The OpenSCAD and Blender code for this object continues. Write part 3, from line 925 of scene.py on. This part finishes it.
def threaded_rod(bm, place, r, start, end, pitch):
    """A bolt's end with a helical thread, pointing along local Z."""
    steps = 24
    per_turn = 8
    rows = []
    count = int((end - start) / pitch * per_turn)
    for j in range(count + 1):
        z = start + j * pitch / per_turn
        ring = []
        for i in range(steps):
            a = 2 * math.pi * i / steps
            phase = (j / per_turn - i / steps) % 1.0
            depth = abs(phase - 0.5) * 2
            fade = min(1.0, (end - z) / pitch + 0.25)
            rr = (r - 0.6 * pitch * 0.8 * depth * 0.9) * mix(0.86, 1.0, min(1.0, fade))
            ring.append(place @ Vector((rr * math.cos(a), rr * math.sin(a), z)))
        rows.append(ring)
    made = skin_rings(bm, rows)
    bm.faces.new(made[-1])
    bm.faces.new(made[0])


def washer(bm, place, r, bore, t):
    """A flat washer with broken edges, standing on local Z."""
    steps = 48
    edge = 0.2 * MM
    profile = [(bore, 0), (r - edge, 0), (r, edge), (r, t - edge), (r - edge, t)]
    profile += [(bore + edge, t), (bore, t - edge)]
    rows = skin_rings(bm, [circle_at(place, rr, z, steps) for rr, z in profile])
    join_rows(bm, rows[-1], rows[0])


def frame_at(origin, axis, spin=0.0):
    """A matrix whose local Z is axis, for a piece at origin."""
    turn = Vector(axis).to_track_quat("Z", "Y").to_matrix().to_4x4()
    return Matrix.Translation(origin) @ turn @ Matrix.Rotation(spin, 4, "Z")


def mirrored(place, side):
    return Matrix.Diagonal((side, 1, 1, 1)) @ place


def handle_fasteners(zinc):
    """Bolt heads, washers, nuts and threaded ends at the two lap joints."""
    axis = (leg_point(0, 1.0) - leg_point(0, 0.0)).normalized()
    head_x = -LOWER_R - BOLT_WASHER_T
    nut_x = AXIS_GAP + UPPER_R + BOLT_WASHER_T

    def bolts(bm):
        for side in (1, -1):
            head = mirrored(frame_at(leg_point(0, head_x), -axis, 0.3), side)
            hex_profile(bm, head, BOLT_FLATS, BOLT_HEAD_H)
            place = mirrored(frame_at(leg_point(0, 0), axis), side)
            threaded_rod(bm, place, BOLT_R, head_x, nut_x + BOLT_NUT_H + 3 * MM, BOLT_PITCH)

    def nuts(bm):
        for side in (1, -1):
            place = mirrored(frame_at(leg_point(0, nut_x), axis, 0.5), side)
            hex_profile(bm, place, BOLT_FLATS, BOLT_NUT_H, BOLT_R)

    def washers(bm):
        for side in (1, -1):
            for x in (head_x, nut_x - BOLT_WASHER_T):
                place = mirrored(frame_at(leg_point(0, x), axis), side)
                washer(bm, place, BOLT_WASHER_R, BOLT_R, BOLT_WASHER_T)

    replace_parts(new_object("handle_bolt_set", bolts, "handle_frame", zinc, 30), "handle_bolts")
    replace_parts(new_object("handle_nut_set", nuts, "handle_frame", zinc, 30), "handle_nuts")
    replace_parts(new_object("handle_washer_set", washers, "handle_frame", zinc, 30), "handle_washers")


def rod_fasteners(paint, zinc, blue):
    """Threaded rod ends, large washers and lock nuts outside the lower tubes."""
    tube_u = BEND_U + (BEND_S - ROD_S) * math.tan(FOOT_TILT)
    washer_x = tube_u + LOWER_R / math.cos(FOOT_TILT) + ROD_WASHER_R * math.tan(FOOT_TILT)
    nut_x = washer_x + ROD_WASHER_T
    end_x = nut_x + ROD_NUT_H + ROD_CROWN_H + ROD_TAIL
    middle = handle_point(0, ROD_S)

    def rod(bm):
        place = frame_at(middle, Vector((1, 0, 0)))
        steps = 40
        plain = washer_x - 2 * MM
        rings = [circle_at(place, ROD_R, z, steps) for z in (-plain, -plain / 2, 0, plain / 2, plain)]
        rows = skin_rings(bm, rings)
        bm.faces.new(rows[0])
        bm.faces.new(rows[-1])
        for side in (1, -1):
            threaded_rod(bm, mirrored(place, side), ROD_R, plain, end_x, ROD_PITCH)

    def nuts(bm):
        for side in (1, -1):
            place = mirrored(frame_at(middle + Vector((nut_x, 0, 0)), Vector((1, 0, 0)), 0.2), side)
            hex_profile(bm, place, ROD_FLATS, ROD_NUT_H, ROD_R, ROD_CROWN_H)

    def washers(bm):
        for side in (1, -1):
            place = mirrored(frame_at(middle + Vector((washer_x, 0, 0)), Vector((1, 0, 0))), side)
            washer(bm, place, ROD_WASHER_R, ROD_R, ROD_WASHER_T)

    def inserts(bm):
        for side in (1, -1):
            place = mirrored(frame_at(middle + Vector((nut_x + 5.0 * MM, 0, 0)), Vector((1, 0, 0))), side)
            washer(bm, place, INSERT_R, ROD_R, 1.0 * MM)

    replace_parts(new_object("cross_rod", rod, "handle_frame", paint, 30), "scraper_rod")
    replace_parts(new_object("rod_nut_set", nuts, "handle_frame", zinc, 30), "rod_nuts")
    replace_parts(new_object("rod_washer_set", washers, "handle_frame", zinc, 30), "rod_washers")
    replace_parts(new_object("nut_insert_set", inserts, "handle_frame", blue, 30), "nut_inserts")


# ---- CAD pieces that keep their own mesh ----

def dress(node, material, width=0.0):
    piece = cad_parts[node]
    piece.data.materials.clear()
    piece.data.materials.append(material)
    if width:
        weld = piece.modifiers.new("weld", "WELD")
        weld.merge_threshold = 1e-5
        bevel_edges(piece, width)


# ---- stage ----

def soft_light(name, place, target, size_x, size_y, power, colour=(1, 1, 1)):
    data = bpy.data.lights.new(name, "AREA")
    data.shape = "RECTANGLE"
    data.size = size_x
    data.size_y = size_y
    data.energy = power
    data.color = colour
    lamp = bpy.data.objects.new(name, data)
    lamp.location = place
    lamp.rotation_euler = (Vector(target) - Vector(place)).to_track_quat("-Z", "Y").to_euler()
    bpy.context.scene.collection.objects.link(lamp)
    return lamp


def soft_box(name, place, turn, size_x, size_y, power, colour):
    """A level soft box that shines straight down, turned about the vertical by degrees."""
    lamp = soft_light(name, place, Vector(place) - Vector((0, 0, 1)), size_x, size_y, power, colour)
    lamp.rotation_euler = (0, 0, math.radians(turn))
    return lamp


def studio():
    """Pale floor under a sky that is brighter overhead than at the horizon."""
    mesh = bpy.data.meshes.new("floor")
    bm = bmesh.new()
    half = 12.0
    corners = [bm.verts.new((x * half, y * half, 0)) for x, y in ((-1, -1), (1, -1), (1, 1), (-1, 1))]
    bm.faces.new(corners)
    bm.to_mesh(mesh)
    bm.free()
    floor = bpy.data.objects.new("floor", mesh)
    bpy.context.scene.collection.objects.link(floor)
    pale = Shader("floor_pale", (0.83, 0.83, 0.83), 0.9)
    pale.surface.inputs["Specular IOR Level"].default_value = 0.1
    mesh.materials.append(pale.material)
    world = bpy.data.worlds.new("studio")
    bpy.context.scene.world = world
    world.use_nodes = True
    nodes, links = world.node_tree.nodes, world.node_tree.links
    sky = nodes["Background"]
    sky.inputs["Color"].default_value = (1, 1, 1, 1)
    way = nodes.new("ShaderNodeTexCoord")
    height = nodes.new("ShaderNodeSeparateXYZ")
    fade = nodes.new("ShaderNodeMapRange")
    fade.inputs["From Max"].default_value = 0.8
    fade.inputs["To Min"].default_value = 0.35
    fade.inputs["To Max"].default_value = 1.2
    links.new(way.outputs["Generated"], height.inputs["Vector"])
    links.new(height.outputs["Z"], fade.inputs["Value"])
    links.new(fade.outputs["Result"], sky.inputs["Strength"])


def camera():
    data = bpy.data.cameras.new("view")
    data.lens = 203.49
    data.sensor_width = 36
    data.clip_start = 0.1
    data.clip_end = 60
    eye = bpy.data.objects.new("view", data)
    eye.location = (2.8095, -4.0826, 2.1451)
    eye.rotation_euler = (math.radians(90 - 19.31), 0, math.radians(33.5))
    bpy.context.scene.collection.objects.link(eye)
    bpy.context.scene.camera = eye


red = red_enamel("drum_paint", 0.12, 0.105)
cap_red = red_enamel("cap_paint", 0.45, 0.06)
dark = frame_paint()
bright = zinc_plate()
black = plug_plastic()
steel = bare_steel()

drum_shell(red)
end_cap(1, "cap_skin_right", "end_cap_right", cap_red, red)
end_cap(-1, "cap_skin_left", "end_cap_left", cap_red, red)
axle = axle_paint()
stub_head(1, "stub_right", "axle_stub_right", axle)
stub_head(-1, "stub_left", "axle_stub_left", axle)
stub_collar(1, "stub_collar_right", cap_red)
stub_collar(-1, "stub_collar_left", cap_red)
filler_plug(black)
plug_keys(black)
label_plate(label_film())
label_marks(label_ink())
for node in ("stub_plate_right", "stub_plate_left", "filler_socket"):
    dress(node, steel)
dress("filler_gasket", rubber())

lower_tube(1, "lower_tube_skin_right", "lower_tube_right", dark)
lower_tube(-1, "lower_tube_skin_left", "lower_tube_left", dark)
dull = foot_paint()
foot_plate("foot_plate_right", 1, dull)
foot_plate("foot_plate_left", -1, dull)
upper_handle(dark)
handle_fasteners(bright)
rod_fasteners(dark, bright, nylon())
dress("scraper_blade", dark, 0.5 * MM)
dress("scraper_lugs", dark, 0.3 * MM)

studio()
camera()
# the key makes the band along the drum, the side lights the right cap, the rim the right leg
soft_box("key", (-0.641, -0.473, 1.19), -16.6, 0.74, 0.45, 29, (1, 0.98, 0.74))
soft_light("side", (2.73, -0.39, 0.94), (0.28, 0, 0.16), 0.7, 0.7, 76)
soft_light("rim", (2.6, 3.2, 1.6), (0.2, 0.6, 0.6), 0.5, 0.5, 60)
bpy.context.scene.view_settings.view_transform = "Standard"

|---|

> [EXERCISE INSTRUCTIONS] Copy each line that contains the word "nuts".

> [RESPONSE TO THE TASK]
    """Bolt heads, washers, nuts and threaded ends at the two lap joints."""
    def nuts(bm):
    replace_parts(new_object("handle_nut_set", nuts, "handle_frame", zinc, 30), "handle_nuts")
    """Threaded rod ends, large washers and lock nuts outside the lower tubes."""
    def nuts(bm):
    replace_parts(new_object("rod_nut_set", nuts, "handle_frame", zinc, 30), "rod_nuts")